→ **Given instruction**
Every line below that holds the string "part" should be copied out.
## start
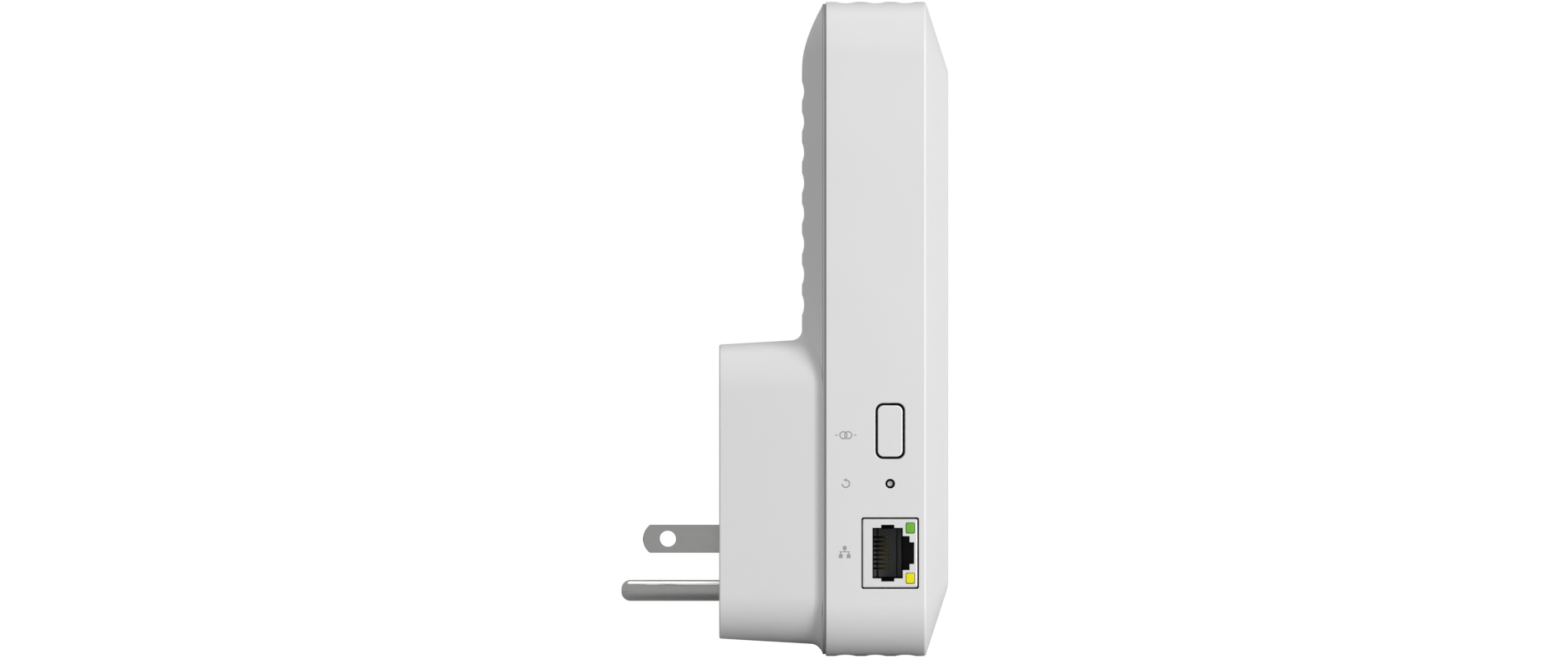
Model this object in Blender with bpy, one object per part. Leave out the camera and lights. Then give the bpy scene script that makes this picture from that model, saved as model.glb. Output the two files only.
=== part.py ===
"""Plug-in wifi range extender on a grounded two-blade mains plug.

The casing is two shells that meet at a seam: a front shell with a faceted face and the side band, and
a rear shell whose lower half reaches back to the wall and carries the plug. The main board, with the
ethernet jack and the two switches, hangs on posts of the front shell. The power board sits in the plug
housing behind the blades.

Frame: the origin lies midway between the two blades on the face that meets the wall plate. +Y points
into the wall, -Y is the front of the extender and +Z is up. The ports are on the -X side.
"""

import math

import bmesh
import bpy
from mathutils import Vector

MM = 0.001

# ---------------------------------------------------------------- casing sizes
BODY_WIDTH = 76 * MM
BODY_HEIGHT = 150 * MM
BAND_DEPTH = 22.9 * MM  # the straight side band, from the seam to the front facets
FRONT_CROWN = 5.2 * MM  # how far the flat of the front face stands ahead of the band
FRONT_INSET = 16 * MM  # width of the sloping facets, seen from the front
REAR_CROWN = 5.4 * MM  # how far the back face stands behind the seam
REAR_INSET = 15 * MM  # width of the curved slope round the back face
REAR_SHOULDER = 9 * MM  # where that curve's control point stands, in from the side
CORNER_RADIUS = 12 * MM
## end
→ **The result**
Model this object in Blender with bpy, one object per part. Leave out the camera and lights. Then give the bpy scene script that makes this picture from that model, saved as model.glb. Output the two files only.
=== part.py ===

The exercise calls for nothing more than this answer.